**Work to complete**
Please repeat all of the lines that follow, exactly as written.

**Information provided**
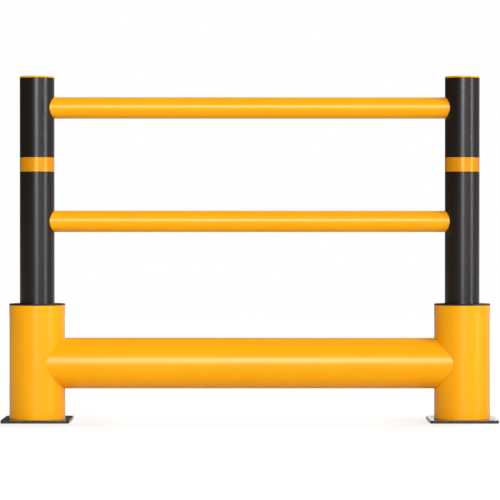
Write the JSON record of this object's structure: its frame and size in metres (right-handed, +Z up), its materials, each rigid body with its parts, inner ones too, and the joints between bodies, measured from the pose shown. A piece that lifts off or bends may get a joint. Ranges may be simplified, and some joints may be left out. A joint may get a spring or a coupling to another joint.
{
  "type": "modular handrail bay",
  "caption": "Floor-mounted modular handrail bay: black posts with yellow sleeves on steel base plates, a thick bottom rail and slimmer handrails above.",
  "frame": {"origin": "on the floor, midway between the two posts, at the middle of the underside of the overall box", "axes": "+X along the bay from the left post to the right post, +Y across the bay, +Z up"},
  "size_m": [1.74, 0.24, 1.216],
  "materials": {
    "yellow_plastic": "satin moulded polymer, traffic yellow",
    "black_plastic": "satin moulded polymer, warm black",
    "collar_plastic": "matt black moulded ring",
    "band_film": "smooth yellow band, unprinted",
    "plate_steel": "dark grey coated steel plate",
    "spigot_steel": "plain steel tube"
  },
  "bodies": {
    "root": {"base_plate_left": "plate_steel", "base_plate_right": "plate_steel", "anchor_spigot_left": "spigot_steel", "anchor_spigot_right": "spigot_steel", "post_left": "black_plastic", "post_right": "black_plastic", "post_cap_left": "yellow_plastic", "post_cap_right": "yellow_plastic", "post_band_left": "band_film", "post_band_right": "band_film", "sleeve_left": "yellow_plastic", "sleeve_right": "yellow_plastic", "sleeve_collar_left": "collar_plastic", "sleeve_collar_right": "collar_plastic", "bottom_rail": "yellow_plastic", "middle_handrail": "yellow_plastic", "top_handrail": "yellow_plastic"}
  },
  "joints": []
}
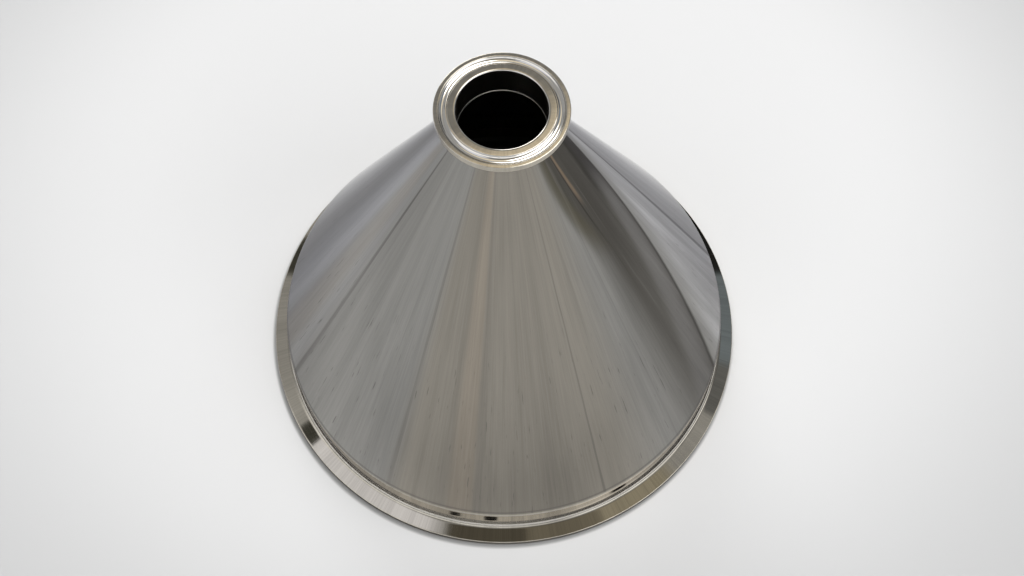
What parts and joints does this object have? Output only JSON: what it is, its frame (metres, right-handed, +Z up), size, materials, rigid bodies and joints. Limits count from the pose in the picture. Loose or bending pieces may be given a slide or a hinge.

**The result**
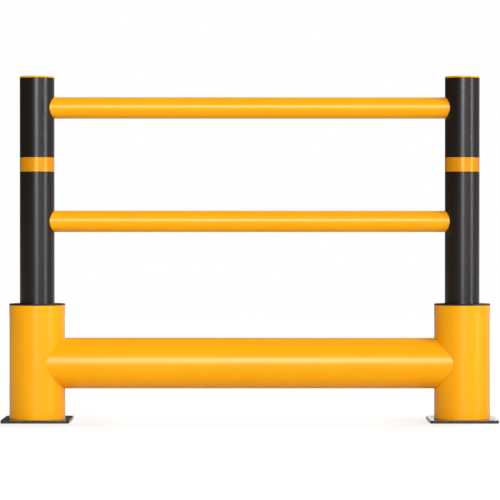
Write the JSON record of this object's structure: its frame and size in metres (right-handed, +Z up), its materials, each rigid body with its parts, inner ones too, and the joints between bodies, measured from the pose shown. A piece that lifts off or bends may get a joint. Ranges may be simplified, and some joints may be left out. A joint may get a spring or a coupling to another joint.
{
  "type": "modular handrail bay",
  "caption": "Floor-mounted modular handrail bay: black posts with yellow sleeves on steel base plates, a thick bottom rail and slimmer handrails above.",
  "frame": {"origin": "on the floor, midway between the two posts, at the middle of the underside of the overall box", "axes": "+X along the bay from the left post to the right post, +Y across the bay, +Z up"},
  "size_m": [1.74, 0.24, 1.216],
  "materials": {
    "yellow_plastic": "satin moulded polymer, traffic yellow",
    "black_plastic": "satin moulded polymer, warm black",
    "collar_plastic": "matt black moulded ring",
    "band_film": "smooth yellow band, unprinted",
    "plate_steel": "dark grey coated steel plate",
    "spigot_steel": "plain steel tube"
  },
  "bodies": {
    "root": {"base_plate_left": "plate_steel", "base_plate_right": "plate_steel", "anchor_spigot_left": "spigot_steel", "anchor_spigot_right": "spigot_steel", "post_left": "black_plastic", "post_right": "black_plastic", "post_cap_left": "yellow_plastic", "post_cap_right": "yellow_plastic", "post_band_left": "band_film", "post_band_right": "band_film", "sleeve_left": "yellow_plastic", "sleeve_right": "yellow_plastic", "sleeve_collar_left": "collar_plastic", "sleeve_collar_right": "collar_plastic", "bottom_rail": "yellow_plastic", "middle_handrail": "yellow_plastic", "top_handrail": "yellow_plastic"}
  },
  "joints": []
}
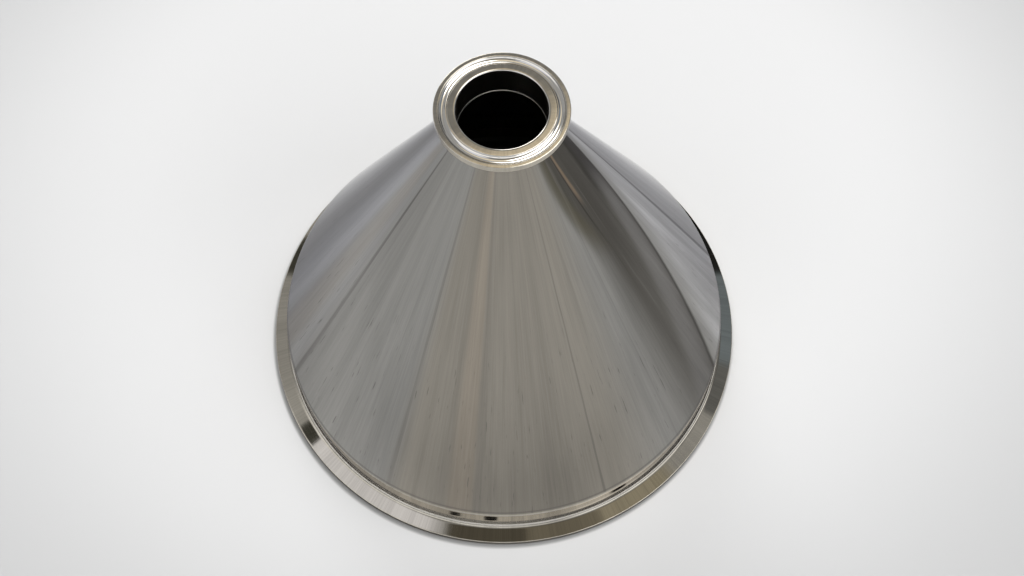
What parts and joints does this object have? Output only JSON: what it is, its frame (metres, right-handed, +Z up), size, materials, rigid bodies and joints. Limits count from the pose in the picture. Loose or bending pieces may be given a slide or a hinge.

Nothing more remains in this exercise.